За шеломенем еси, за облаками.
Кто платками машет вслед, кто кулаками…
Чехословакия сверху похожа на Литву сверху; но без озер (видел Тракай и Вильно – о Господи!)… Сели. Квайт найс. Вошли в зал для транзитных…
Я не чувствую ничего. Ничего. Только духоту».
Действительно, ничего не чувствовал Сережа, ни обиды, ни злости, ни разочарования. Вспоминал, как однажды в письме отцу сказал, что никогда не уедет из Ленинграда. Но выходит, что не сдержал обещание – убегал из него, не умея вынести такую в нем жизнь, потом возвращался с тяжелым сердцем, потом опять убегал, и вот сейчас вновь стоял перед возвратом, как над пропастью. Что было тому причиной? Трудно сказать. Может быть, неумение выстроить здесь жизнь «как все» – семья, работа, положенный законом отпуск, гарантированное светлое будущее? Или нежелание? Разумеется, как и у всякого нормального человека, желание было, но с ним таинственным образом соседствовало «патологическое отношение к слову», которое и «сделало меня отчасти нравственным выродком, глухим… идиотом» (из письма Довлатова).
Смешно конечно, но напоминал сам себе Льва Николаевича Мышкина, который в вагоне третьего класса подъезжал к Петербургу после долгих странствий по Европе.
Вот ведь как – все в Европу, а он из.
Смотрел в окно, за котором снова и снова проносились какие-то безликие постройки, заборы, частокол высаженных вдоль полотна черных деревьев, опоры контактной сети.
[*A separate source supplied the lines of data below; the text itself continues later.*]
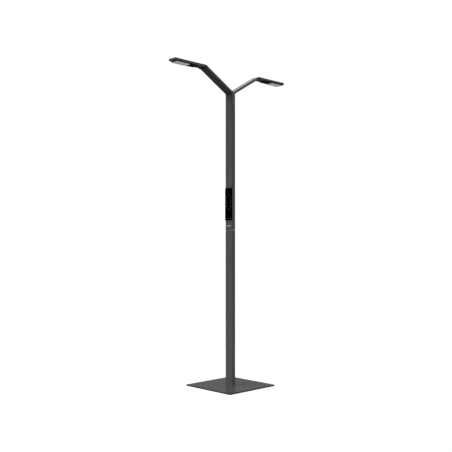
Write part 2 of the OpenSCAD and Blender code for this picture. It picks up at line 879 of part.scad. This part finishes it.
// White frame that flares from the LED board down to the diffuser
module reflector(s) {
    low = lip_top;
    high = led_board_low;
    skin = 1;
    flare = 2.5;
    half_w = spigot_w / 2 + lip_out;
    half_l = spigot_len / 2 + lip_out;
    color(OPAL) at_head(s) translate([0, diffuser_mid, 0]) intersection() {
        union() {
            for (x = [-1, 1]) mirror([x > 0 ? 0 : 1, 0, 0]) rotate([90, 0, 0])
                linear_extrude(2 * half_l, center = true) flared_wall(half_w, low, high, skin, flare);
            for (y = [-1, 1]) mirror([0, y > 0 ? 0 : 1, 0])
                across(2 * half_w) flared_wall(half_l, low, high, skin, flare);
        }
        rotate([90, 0, 0]) linear_extrude(2 * half_l, center = true)
            flared_outline(half_w, low, high, flare);
        across(2 * half_w) flared_outline(half_l, low, high, flare);
    }
}

// Section of one reflector wall, leaning inwards towards its top
module flared_wall(half, low, high, skin, flare)
    polygon([[half - skin, low], [half, low], [half - flare, high], [half - flare - skin, high]]);

// Outline of the whole reflector, seen from one side
module flared_outline(half, low, high, flare)
    polygon([[-half, low], [half, low], [half - flare, high], [flare - half, high]]);

// Shallow box under the housing, with a spigot through the window and a lip behind it
module diffuser(s)
    color(OPAL) at_head(s) translate([0, diffuser_mid, unit_low]) difference() {
        union() {
            translate([0, 0, -diffuser_proud]) linear_extrude(diffuser_proud)
                round_rect(diffuser_w, diffuser_len, 1.5);
            linear_extrude(unit_skin + lip_t) round_rect(spigot_w, spigot_len, 0.8);
            translate([0, 0, unit_skin]) linear_extrude(lip_t)
                round_rect(spigot_w + 2 * lip_out, spigot_len + 2 * lip_out, 1);
        }
        translate([0, 0, diffuser_skin - diffuser_proud])
            linear_extrude(diffuser_proud + unit_skin + lip_t)
                round_rect(spigot_w - 2 * diffuser_skin, spigot_len - 2 * diffuser_skin, 0.8);
    }

module head_lead(s)
    color(BLACK) at_head(s) translate([0, 0, lead_v])
        bar_y(lead_d / 2, profile_start, led_board_start - plug_overhang);

module front_head_knuckle() head_knuckle(-1);
module front_head_shell() head_shell(-1);
module front_end_cap() end_cap(-1);
module front_head_screws() head_screws(-1);
module front_light_housing() light_housing(-1);
module front_heat_spreader() heat_spreader(-1);
module front_led_board() led_board(-1);
module front_leds() leds(-1);
module front_reflector() reflector(-1);
module front_diffuser() diffuser(-1);
module front_head_lead() head_lead(-1);
module rear_head_knuckle() head_knuckle(1);
module rear_head_shell() head_shell(1);
module rear_end_cap() end_cap(1);
module rear_head_screws() head_screws(1);
module rear_light_housing() light_housing(1);
module rear_heat_spreader() heat_spreader(1);
module rear_led_board() led_board(1);
module rear_leds() leds(1);
module rear_reflector() reflector(1);
module rear_diffuser() diffuser(1);
module rear_head_lead() head_lead(1);

// ------------------------------------------------------------------- nodes

base_plate();
base_pads();
foot_block();
foot_bolts();
foot_screws();
lower_column();
lead_gland();
gland_nut();
carrier_rail();
carrier_screws();
terminal_block();
led_driver();
driver_leads();
output_harness();
column_joiner();
joiner_screws();
seam_ring();
upper_column();
panel_gasket();
panel_housing();
panel_clips();
touch_board();
panel_glass();
panel_icons();
panel_lead();
blank_badge();
fork_insert();
fork_screws();
front_arm();
rear_arm();
arm_screws();
arm_cables();
front_yoke();
rear_yoke();
hinge_bolts();
hinge_nuts();
friction_washers();
front_head_knuckle();
front_head_shell();
front_end_cap();
front_head_screws();
front_light_housing();
front_heat_spreader();
front_led_board();
front_leds();
front_reflector();
front_diffuser();
front_head_lead();
rear_head_knuckle();
rear_head_shell();
rear_end_cap();
rear_head_screws();
rear_light_housing();
rear_heat_spreader();
rear_led_board();
rear_leds();
rear_reflector();
rear_diffuser();
rear_head_lead();
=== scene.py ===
"""Looks of the twin-head floor lamp: materials, detail pieces, studio light and camera.

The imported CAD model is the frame. Every length is in metres, +Z is up, -Y is the
front with the touch panel, and +X is the narrow side with the bright screws.
"""

import json
import math

import bpy
from mathutils import Matrix, Vector


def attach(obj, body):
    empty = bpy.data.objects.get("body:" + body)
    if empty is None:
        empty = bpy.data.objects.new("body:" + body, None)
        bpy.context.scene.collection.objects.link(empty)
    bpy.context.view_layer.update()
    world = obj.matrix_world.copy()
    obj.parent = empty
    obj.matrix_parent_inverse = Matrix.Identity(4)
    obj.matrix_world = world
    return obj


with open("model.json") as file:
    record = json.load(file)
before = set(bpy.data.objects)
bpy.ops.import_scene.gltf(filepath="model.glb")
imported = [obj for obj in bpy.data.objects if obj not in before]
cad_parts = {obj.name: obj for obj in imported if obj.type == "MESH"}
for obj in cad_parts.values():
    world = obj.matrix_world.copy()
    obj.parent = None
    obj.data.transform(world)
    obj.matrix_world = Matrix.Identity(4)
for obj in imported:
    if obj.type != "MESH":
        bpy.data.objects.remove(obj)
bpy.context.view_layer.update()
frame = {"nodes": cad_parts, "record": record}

MM = 0.001
NODES = frame["nodes"]
RECORD = frame["record"]
SIDES = ("front", "rear")


# ------------------------------------------------------------------ camera

CAMERA_PLACE = Vector((3.31863, -3.25270, 0.91579))
CAMERA_LOOKS = Vector((-0.71819, 0.69548, 0.02272))
SENSOR_WIDTH = 36.0
LENS = 57.67


def make_camera():
    data = bpy.data.cameras.new("camera")
    data.sensor_width = SENSOR_WIDTH
    data.lens = LENS
    data.clip_end = 60.0
    camera = bpy.data.objects.new("camera", data)
    camera.location = CAMERA_PLACE
    camera.rotation_euler = CAMERA_LOOKS.to_track_quat("-Z", "Y").to_euler()
    bpy.context.scene.collection.objects.link(camera)
    bpy.context.scene.camera = camera


# ----------------------------------------------------------- node helpers


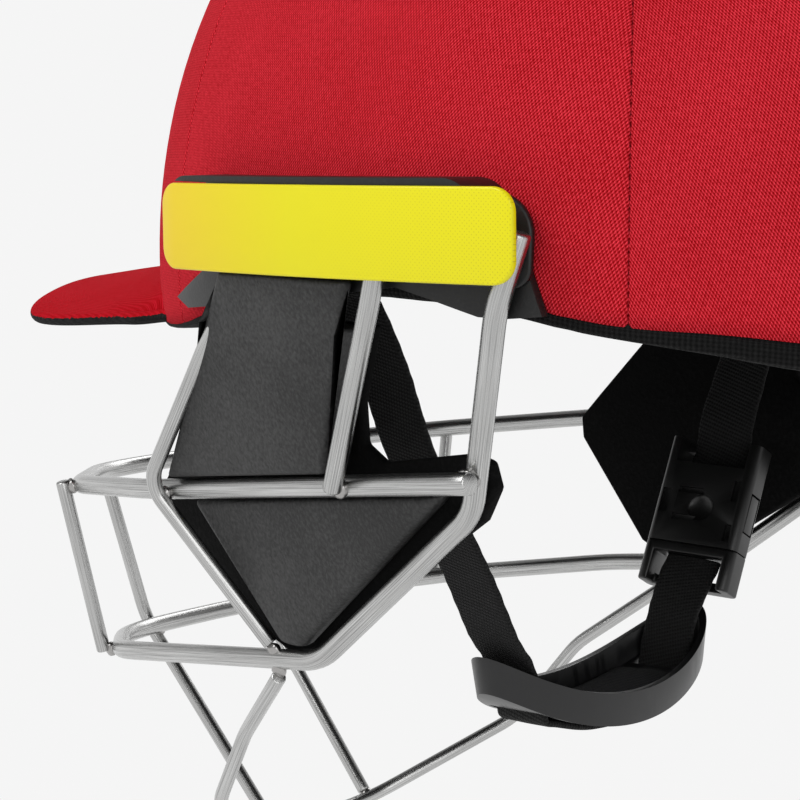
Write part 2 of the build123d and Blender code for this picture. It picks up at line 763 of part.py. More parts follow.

Смотреть на это не хотелось, и Сергей закрыл глаза…
И это уже потом поезд сбавит ход и начнет, скрипя на стыках, втягиваться к перрону Московского вокзала, а в своей книге «Ремесло» Довлатов напишет так: «Три года я не был в Ленинграде. И вот приехал. Встретился с друзьями. Узнал последние новости. Хейфец сидит, Виньковецкий уехал, Марамзин уезжает на днях. Поговорили на эту тему. Один мой приятель сказал:
– Чем ты недоволен, если разобраться?